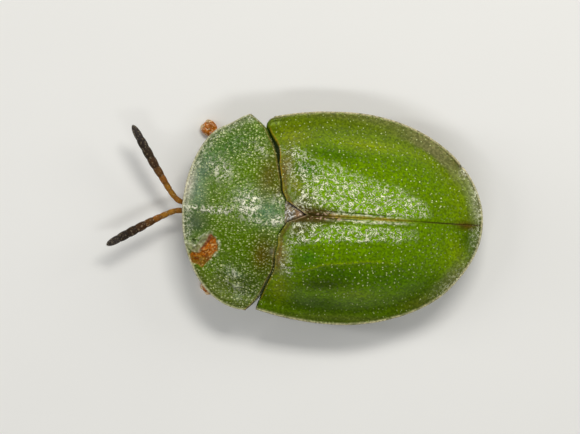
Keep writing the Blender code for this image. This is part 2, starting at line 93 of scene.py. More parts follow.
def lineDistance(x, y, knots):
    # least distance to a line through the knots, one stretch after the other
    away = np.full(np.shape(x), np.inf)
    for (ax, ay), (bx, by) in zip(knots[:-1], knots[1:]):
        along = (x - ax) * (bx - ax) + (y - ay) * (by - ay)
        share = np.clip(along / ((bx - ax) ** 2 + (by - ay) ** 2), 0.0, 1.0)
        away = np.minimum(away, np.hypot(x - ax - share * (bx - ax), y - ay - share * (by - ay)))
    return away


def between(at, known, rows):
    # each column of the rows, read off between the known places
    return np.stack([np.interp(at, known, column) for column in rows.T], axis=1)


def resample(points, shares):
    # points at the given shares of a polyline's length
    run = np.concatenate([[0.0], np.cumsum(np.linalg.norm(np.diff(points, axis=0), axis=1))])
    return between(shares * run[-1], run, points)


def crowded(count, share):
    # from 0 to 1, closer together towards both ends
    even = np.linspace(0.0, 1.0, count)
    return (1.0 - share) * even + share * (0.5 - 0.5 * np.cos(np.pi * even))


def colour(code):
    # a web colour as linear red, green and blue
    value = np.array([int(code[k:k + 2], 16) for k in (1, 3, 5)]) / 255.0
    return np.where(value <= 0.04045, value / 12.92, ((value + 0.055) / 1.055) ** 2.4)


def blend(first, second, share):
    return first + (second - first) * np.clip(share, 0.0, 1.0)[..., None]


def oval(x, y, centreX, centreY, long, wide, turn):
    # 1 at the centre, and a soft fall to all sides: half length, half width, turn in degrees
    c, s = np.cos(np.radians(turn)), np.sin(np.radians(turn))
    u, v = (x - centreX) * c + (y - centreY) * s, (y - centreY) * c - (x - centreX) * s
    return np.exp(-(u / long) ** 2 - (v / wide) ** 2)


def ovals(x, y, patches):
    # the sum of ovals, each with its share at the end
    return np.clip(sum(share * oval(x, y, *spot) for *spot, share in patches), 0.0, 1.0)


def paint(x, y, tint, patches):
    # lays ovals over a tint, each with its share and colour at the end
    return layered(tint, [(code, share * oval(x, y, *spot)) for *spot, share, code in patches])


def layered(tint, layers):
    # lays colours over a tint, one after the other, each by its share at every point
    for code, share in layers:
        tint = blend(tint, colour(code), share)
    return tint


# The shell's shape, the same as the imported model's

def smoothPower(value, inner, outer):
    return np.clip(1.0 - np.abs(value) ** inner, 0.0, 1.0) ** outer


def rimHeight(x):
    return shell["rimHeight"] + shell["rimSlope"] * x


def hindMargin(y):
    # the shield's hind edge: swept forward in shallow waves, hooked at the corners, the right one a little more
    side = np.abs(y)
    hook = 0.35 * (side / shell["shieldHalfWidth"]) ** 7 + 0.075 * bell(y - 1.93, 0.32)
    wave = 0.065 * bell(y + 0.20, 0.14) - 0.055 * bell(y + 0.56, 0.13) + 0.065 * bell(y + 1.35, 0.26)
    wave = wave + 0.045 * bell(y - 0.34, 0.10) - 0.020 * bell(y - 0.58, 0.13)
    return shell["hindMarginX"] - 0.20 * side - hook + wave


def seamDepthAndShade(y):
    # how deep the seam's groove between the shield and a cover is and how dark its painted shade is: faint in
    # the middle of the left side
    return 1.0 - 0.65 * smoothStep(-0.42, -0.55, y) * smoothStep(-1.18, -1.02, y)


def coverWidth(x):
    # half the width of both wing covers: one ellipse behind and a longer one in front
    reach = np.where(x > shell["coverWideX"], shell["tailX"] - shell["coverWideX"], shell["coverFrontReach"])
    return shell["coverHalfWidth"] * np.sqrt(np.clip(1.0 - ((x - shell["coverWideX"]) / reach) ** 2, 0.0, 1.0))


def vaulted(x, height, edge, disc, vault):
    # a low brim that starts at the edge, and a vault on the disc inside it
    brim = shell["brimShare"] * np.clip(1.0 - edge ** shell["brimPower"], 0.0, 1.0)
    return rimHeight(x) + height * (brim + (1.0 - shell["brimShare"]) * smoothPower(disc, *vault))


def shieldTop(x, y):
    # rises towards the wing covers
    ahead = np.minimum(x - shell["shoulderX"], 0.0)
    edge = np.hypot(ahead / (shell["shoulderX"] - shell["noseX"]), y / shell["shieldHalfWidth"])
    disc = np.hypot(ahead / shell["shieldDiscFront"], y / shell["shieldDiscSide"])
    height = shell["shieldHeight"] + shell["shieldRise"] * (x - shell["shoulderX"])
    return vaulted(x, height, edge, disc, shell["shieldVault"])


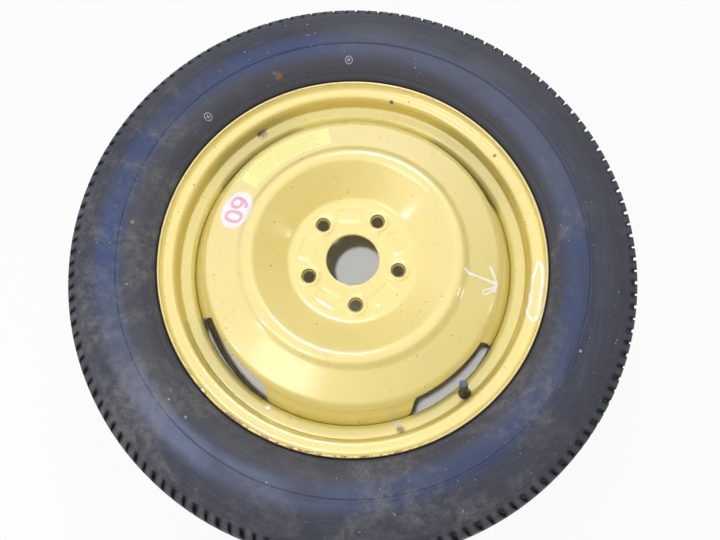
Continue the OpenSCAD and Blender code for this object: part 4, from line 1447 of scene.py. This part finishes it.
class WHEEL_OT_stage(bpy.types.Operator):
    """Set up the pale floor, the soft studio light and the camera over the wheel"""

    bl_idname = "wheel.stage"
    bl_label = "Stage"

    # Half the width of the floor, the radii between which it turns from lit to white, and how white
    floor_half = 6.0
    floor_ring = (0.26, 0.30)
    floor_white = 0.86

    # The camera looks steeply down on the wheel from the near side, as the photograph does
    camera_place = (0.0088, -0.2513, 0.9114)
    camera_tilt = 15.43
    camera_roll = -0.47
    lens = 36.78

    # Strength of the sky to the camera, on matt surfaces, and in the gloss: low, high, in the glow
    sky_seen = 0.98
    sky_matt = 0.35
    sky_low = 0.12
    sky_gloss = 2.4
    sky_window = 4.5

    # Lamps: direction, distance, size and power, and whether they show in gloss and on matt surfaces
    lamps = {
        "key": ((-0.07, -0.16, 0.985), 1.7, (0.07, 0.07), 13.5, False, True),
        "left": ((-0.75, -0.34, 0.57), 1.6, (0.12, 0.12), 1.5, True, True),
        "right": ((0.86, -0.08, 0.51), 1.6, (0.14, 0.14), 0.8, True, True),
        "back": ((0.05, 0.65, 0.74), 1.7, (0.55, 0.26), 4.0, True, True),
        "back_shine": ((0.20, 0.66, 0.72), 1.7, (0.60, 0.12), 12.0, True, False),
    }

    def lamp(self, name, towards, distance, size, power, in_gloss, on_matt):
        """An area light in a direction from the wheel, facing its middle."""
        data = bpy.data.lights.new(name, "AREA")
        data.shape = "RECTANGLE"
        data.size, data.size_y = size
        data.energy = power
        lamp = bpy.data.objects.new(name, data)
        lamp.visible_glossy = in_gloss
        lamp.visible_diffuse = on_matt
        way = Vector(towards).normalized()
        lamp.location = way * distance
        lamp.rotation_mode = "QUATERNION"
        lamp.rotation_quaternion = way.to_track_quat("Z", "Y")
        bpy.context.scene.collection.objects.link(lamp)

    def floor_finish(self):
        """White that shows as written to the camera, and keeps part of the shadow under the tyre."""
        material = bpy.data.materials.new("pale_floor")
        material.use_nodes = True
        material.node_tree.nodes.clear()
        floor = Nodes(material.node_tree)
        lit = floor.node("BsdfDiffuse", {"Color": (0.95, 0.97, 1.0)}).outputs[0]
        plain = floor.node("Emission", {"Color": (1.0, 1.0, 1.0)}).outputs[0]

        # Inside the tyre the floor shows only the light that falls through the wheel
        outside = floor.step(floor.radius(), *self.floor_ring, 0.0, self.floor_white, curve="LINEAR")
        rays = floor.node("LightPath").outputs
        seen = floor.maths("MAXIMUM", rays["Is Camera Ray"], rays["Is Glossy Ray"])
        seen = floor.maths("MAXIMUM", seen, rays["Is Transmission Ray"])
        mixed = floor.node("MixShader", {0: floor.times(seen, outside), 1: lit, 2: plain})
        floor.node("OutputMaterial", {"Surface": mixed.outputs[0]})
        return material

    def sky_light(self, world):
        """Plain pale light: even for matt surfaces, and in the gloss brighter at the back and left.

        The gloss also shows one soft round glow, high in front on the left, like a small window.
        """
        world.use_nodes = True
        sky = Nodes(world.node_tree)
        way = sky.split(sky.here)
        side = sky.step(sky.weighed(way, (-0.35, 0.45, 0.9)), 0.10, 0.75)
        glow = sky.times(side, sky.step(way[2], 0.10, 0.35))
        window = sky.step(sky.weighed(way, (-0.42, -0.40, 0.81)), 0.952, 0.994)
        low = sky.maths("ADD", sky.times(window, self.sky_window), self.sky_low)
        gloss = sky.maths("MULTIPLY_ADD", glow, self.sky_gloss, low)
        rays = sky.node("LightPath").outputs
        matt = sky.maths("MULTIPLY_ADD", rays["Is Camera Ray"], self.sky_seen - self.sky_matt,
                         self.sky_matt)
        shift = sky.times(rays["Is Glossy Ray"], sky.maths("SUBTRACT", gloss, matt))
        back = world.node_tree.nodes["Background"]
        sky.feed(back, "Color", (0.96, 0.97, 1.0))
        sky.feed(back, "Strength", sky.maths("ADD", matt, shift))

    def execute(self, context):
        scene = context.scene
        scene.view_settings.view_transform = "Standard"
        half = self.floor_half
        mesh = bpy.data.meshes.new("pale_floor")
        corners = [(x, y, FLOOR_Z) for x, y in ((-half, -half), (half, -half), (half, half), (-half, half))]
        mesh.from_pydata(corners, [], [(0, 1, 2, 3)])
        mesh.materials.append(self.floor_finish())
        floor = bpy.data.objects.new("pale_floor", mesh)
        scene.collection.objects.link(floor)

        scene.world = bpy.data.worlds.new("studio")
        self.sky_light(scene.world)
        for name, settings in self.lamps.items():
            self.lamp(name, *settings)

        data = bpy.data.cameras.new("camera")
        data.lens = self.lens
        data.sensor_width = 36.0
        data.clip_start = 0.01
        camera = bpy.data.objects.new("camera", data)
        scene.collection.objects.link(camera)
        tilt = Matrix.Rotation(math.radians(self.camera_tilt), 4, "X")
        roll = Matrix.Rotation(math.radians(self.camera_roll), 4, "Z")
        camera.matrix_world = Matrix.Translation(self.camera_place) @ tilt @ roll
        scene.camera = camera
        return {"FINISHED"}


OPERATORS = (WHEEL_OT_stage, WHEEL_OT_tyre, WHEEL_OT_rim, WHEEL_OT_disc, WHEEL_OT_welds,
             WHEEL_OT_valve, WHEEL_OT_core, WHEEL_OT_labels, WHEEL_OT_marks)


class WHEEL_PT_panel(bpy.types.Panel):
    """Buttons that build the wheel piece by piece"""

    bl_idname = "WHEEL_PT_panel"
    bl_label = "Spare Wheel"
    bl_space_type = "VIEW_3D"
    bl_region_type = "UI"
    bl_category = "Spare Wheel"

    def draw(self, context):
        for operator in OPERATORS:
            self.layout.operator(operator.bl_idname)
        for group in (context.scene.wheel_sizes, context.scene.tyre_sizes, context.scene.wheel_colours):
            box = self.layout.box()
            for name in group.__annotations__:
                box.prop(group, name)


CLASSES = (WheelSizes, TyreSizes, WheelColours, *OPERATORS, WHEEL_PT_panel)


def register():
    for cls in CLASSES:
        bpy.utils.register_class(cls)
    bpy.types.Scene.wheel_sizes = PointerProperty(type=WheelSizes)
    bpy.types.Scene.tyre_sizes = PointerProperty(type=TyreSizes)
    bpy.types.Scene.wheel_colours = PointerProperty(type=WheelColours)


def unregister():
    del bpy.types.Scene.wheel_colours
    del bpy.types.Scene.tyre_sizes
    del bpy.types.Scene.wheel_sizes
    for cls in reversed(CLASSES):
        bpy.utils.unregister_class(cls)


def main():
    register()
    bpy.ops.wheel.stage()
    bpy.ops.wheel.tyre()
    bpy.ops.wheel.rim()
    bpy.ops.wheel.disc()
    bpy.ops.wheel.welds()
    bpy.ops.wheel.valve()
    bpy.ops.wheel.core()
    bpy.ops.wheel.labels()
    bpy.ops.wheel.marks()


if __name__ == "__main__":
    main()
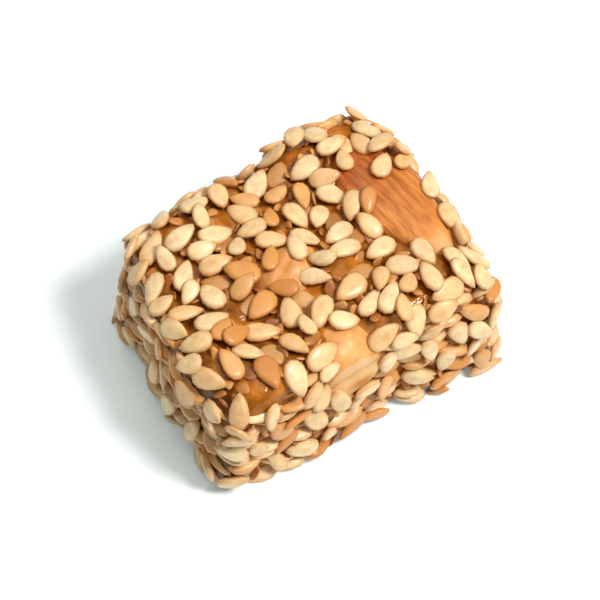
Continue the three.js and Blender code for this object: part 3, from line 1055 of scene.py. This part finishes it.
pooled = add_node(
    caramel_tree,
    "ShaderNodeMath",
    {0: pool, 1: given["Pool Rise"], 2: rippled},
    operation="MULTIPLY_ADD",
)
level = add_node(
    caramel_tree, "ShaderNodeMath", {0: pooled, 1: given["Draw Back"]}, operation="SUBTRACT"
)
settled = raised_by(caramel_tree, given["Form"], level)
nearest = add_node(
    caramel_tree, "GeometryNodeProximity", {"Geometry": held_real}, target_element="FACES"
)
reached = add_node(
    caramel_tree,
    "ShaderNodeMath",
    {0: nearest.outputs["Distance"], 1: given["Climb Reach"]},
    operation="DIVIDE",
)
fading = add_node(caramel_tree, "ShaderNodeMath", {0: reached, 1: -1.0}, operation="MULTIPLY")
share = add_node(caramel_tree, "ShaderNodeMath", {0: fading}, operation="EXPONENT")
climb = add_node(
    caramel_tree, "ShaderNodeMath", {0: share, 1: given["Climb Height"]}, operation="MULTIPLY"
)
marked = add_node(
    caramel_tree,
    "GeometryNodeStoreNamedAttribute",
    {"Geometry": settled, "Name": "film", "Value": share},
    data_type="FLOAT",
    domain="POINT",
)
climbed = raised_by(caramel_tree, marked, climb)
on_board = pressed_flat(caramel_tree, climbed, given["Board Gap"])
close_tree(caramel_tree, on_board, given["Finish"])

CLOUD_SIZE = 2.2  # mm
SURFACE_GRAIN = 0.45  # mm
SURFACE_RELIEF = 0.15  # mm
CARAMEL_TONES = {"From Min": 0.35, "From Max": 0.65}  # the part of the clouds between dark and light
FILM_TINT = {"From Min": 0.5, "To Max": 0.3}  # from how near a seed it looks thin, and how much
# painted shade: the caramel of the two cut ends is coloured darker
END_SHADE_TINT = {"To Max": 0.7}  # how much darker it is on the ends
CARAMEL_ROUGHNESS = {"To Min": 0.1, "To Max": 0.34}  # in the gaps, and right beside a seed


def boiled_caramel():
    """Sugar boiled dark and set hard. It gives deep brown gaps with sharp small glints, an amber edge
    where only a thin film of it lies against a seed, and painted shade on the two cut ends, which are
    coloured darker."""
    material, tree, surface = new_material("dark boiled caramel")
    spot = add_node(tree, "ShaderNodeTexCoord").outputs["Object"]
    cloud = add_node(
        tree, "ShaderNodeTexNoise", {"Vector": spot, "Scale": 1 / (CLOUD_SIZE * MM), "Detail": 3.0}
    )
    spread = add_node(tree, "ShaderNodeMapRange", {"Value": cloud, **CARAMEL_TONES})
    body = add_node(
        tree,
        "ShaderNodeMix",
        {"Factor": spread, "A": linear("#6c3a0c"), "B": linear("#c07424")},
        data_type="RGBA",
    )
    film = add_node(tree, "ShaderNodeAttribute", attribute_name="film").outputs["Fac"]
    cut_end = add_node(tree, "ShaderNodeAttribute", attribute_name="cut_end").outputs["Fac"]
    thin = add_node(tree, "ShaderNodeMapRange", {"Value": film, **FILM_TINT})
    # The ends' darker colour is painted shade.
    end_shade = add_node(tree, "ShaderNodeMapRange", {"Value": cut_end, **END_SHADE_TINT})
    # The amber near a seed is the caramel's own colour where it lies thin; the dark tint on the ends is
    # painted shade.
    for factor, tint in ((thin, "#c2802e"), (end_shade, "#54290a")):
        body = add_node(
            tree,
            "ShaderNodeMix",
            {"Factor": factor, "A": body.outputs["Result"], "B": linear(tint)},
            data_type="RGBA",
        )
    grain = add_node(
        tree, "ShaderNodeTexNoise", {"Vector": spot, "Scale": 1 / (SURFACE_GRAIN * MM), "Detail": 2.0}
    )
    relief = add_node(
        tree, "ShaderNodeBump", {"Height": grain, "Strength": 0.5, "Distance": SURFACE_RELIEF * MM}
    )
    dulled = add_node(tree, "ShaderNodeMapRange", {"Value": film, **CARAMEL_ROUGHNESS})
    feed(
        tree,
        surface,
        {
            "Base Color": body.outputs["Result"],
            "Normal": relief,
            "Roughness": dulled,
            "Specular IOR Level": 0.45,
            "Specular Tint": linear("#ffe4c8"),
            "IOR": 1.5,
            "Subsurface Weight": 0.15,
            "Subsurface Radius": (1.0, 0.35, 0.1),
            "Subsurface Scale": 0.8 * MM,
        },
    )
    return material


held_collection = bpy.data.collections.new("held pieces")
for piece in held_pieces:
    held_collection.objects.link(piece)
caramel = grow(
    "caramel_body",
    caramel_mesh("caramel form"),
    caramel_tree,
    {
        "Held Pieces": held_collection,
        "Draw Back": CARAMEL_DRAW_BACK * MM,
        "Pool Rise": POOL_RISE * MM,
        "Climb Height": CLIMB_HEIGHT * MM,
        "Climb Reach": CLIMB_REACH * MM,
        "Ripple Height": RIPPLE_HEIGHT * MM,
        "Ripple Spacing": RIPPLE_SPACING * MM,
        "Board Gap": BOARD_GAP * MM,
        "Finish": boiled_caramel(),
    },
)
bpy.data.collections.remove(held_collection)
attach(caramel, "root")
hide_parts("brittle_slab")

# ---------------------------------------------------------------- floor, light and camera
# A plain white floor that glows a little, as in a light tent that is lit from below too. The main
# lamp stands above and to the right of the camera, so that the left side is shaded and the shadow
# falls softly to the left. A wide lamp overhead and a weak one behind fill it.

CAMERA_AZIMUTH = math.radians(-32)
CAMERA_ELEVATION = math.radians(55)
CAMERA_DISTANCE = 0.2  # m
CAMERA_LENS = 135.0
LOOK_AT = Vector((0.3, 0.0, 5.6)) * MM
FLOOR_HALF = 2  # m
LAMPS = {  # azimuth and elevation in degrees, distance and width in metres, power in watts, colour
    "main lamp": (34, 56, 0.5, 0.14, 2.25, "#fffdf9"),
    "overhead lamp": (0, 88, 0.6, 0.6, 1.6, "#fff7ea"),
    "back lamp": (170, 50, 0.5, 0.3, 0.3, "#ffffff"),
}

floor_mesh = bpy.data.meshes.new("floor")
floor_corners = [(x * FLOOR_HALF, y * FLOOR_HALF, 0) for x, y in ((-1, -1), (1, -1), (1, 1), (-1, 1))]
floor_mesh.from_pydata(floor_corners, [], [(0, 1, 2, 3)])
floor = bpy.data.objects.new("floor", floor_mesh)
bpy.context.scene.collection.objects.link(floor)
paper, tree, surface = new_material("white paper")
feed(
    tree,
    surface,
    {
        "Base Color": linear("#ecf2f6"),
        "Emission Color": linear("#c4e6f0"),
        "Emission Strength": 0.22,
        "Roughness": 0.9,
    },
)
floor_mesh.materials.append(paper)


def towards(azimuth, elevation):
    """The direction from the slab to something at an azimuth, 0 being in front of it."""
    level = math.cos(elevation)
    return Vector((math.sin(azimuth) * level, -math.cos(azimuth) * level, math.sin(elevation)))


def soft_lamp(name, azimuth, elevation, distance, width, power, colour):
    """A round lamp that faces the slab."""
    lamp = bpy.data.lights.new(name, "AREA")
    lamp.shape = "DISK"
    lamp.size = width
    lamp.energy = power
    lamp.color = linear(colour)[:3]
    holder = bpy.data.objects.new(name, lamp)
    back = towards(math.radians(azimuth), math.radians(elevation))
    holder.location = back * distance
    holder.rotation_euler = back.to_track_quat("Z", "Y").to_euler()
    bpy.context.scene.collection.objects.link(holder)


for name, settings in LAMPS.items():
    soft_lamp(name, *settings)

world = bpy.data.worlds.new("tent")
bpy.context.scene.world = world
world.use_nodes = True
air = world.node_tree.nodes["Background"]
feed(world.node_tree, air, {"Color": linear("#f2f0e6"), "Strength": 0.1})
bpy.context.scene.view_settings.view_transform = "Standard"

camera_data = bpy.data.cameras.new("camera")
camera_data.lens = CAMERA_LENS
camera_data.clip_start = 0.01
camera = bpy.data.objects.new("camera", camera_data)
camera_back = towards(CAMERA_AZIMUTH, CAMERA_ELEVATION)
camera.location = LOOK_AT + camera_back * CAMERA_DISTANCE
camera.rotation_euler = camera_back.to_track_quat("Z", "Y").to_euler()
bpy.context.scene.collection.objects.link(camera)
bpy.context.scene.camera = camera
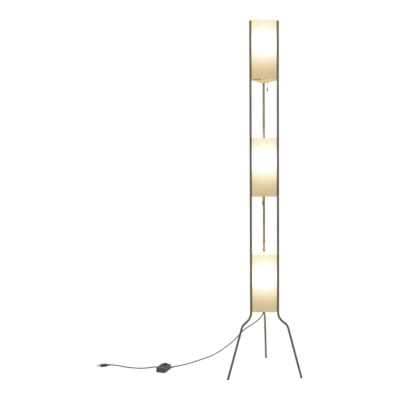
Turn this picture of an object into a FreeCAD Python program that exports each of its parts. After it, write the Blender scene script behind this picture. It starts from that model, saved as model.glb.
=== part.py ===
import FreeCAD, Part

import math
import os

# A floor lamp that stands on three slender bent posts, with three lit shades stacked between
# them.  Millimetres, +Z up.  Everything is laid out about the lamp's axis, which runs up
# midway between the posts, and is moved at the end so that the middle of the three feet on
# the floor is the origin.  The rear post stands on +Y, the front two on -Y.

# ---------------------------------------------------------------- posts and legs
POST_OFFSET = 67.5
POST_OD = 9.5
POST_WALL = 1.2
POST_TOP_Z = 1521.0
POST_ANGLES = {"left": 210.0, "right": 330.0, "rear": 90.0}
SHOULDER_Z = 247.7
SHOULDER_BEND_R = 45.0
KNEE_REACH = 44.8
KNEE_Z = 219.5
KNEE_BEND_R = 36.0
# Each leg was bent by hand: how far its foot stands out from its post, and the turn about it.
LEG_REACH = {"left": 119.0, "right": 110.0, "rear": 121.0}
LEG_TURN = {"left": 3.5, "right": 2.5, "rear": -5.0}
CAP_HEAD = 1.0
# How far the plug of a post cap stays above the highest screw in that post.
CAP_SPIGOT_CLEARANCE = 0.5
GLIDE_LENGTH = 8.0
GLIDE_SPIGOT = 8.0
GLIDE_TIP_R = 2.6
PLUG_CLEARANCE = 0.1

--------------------

Return exactly the lines from the beginning of the data above through the one containing "return np.stack([np.interp(at, known, column)", please. Include both end lines and add nothing else.

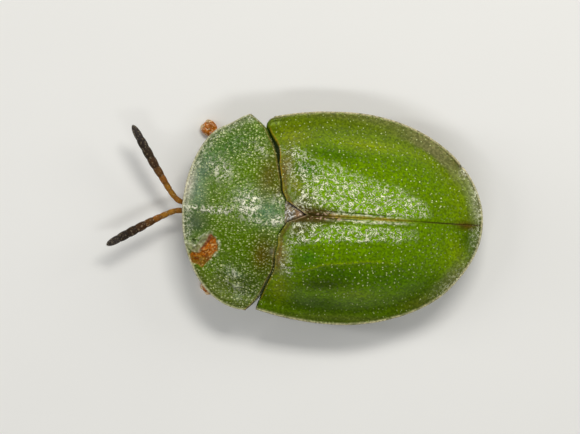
Keep writing the Blender code for this image. This is part 2, starting at line 93 of scene.py. More parts follow.
def lineDistance(x, y, knots):
    # least distance to a line through the knots, one stretch after the other
    away = np.full(np.shape(x), np.inf)
    for (ax, ay), (bx, by) in zip(knots[:-1], knots[1:]):
        along = (x - ax) * (bx - ax) + (y - ay) * (by - ay)
        share = np.clip(along / ((bx - ax) ** 2 + (by - ay) ** 2), 0.0, 1.0)
        away = np.minimum(away, np.hypot(x - ax - share * (bx - ax), y - ay - share * (by - ay)))
    return away


def between(at, known, rows):
    # each column of the rows, read off between the known places
    return np.stack([np.interp(at, known, column) for column in rows.T], axis=1)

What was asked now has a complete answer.